Mestre Bernardo era pai de uma amiga minha e foi ela que me levou a sua casa para conhecê-lo. Na verdade, pretendia entrevistá-lo para a revista em que trabalhava a propósito de seu livro. Tinha curiosidade em conhecer alguém que levava tão a sério o esporte de atirar em pombos, a ponto de escrever sobre o tema um volume de quase 600 páginas. O encontro foi marcado na hora do almoço, porque mestre Bernardo queria que eu provasse de uma especialidade sua: pombo guisado com arroz de lentilha. Fingi que comia enquanto ele chupava os ossinhos de pombos que matara, a tiros, na véspera.

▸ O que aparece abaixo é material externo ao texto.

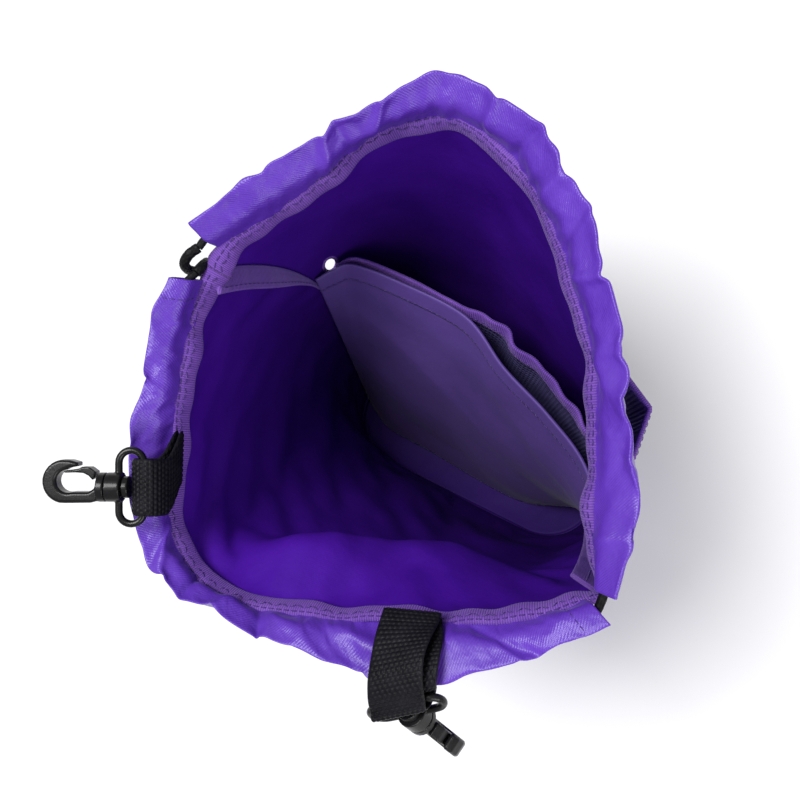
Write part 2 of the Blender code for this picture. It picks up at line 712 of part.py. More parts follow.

Assim é a vida humana, diferente da dos demais bichos que não têm por esporte matar, alegremente. Nós, humanos, não nos contentamos em seguir as leis naturais, que regem o comportamento de todos os animais. De fato, vivemos insatisfeitos como nossa condição de bicho humano e, por isso, estamos permanentemente a inventar e reinventar a vida, usando e abusando de tudo que está a nosso alcance. Não sei se existe uma história oral dos pombos, se contam uns aos outros o que lhes sucedeu no passado; se o fazem, talvez saibam que, por muito tempo, nós os usamos para levar e trazer mensagens, especialmente durante as guerras. Como ainda não tinha sido inventado o telégrafo, usávamos o pombo como correio, valendo-nos de sua mania de sempre voltar ao pombal de origem. Se com isso se abusava de seu direito de ir-e-vir, era muito melhor que servir de alvo à espingarda de mestre Bernardo.
Mas essas são coisas velhas, porque o pombo de hoje, urbanizado, goza do direito de cidadania como qualquer habitante de nossa cidade. Ou mais até, já que é pequeno demais para ser alvo de balas perdidas.